Bisogna dirlo: io di fronte al cyberpunk sono praticamente inerme. A ogni trovata nanotech, a ogni episodio di singolarità, a ogni metaverso che prende vita nelle pagine di un libro esulto come se quello fosse il primo romanzo di fantascienza che leggo, anzi, come se non stessi neanche leggendo. Entro nel romanzo, mi faccio trasportare, perdo la cognizione del tempo e dello spazio.
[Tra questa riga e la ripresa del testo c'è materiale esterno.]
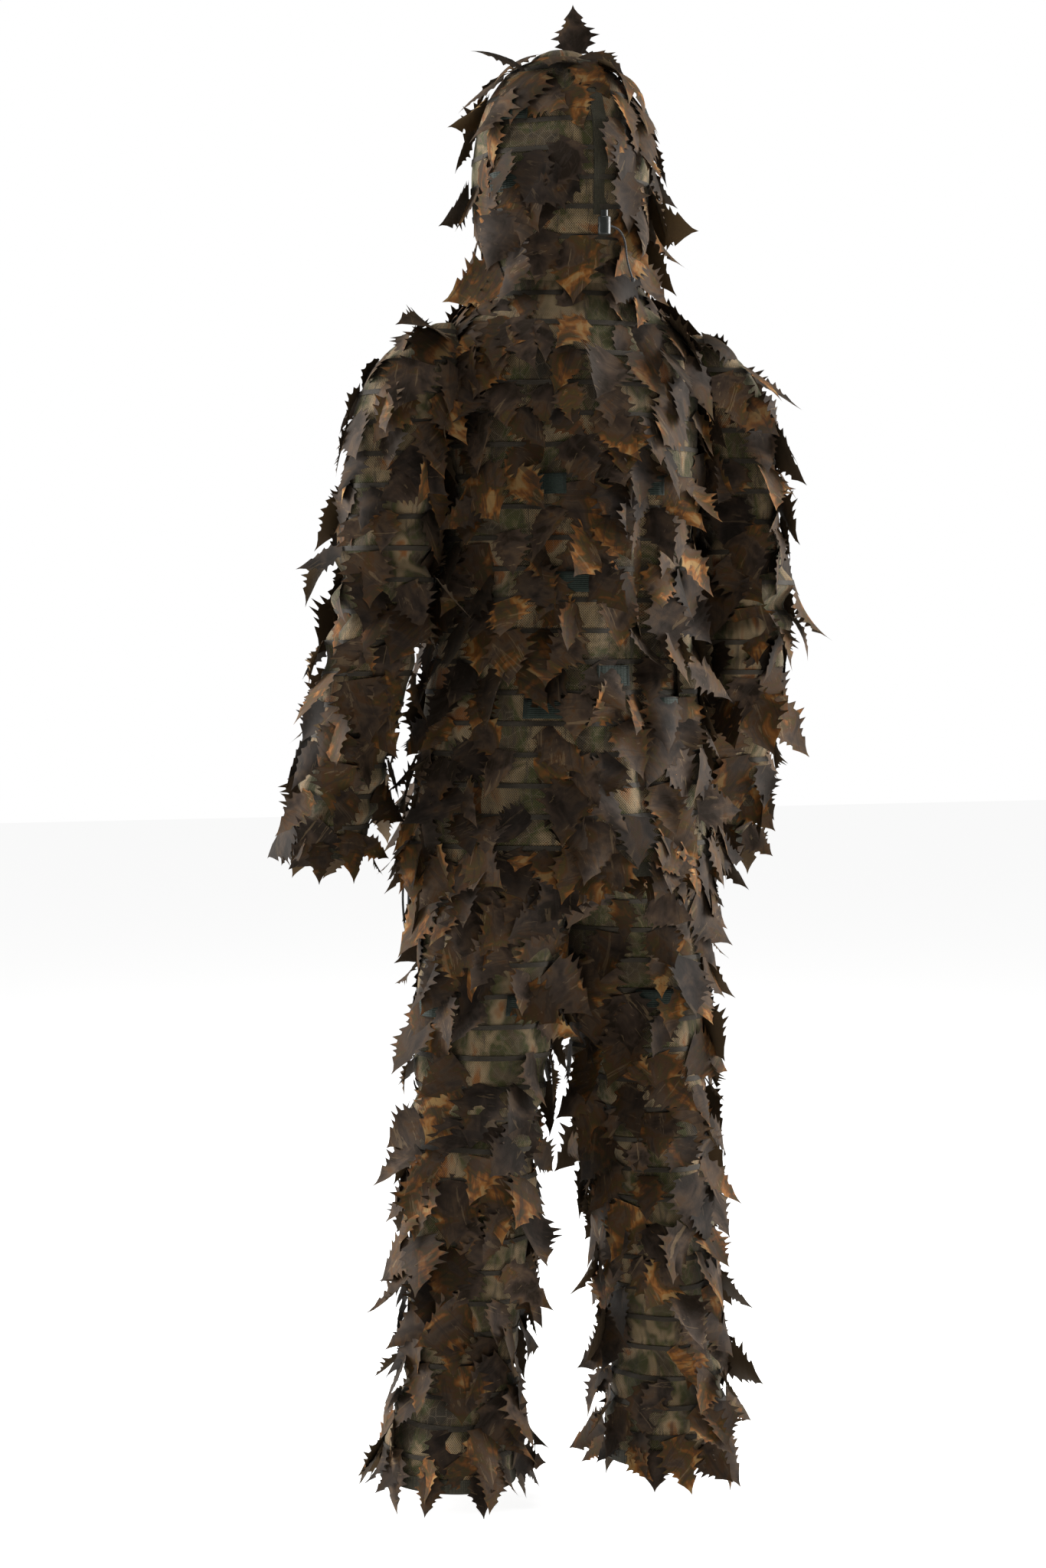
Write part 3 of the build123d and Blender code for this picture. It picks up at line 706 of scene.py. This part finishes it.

Così quando ho letto che l’ultimo romanzo di Rudy Rucker era liberamente scaricabile, mi ci sono fiondata e, stampato il malloppo, ho passato gli ultimi giorni a seguire le vicende di una terra pervasa dalle nanotecnologie, minacciata di scomparire per fagocitosi da parte dei nant, incontrollabili nanoparticelle capaci di autoriprodursi divorando in pochi secondi tutta la materia che hanno a disposizione e di trasferire gli esseri umani in un mondo virtuale in cui proseguire la propria vita, con gli opportuni tagli ai soggetti e alle tendenze politiche meno accondiscendenti.
Per il cyberpunk non è granché nuovo, ma la costruzione dell’orphidnet come luogo postindividuale è ammaliante: pian piano prende forma sotto gli occhi del lettore un metaverso fatto di nanomacchine che colonizzano e mettono in comunicazione ogni oggetto dell’intero pianeta rendendo superfluo qualunque hardware e visibile qualsiasi entità; pian piano si viene sopraffatti da un’inquietudine crescente di fronte a un mondo concreto in cui il concetto stesso di individualità viene a mancare, in cui ognuno fa parte di un reality show totale, in cui ogni pensiero, ogni esperienza possono essere registrati e racchiusi in un metaromanzo e memorizzati da chiunque altro.
La deriva fantasy del mondo parallelo, il mondo degli angeli o degli elfi, in effetti una realtà parallela dove si comunica per telepatia e le macchine non sono necessarie, è parecchio fricchettona, ma costruita bene e più che giustificata nel quadro fanta-scientifico del romanzo. Come capita spesso, bisognerebbe evitare di leggere il finale, improntato alla banalità dell’amore che vince su ogni cosa: non fosse per quello, starei ancora applaudendo a questa visione distopica di nanotecnologia totalizzante che è stata capace di tenermi con il fiato sospeso dalla prima alla penultima pagina.
One response to “postsingular”
Adoro (adoravo?) il cyberpunk anni 90 poi mi sembra che si sia un pò persi il sapore decadente. L’ultimo Gibson (l’accademia dei sogni) mi è piaciuto solo però era cybepunk senza esserlo.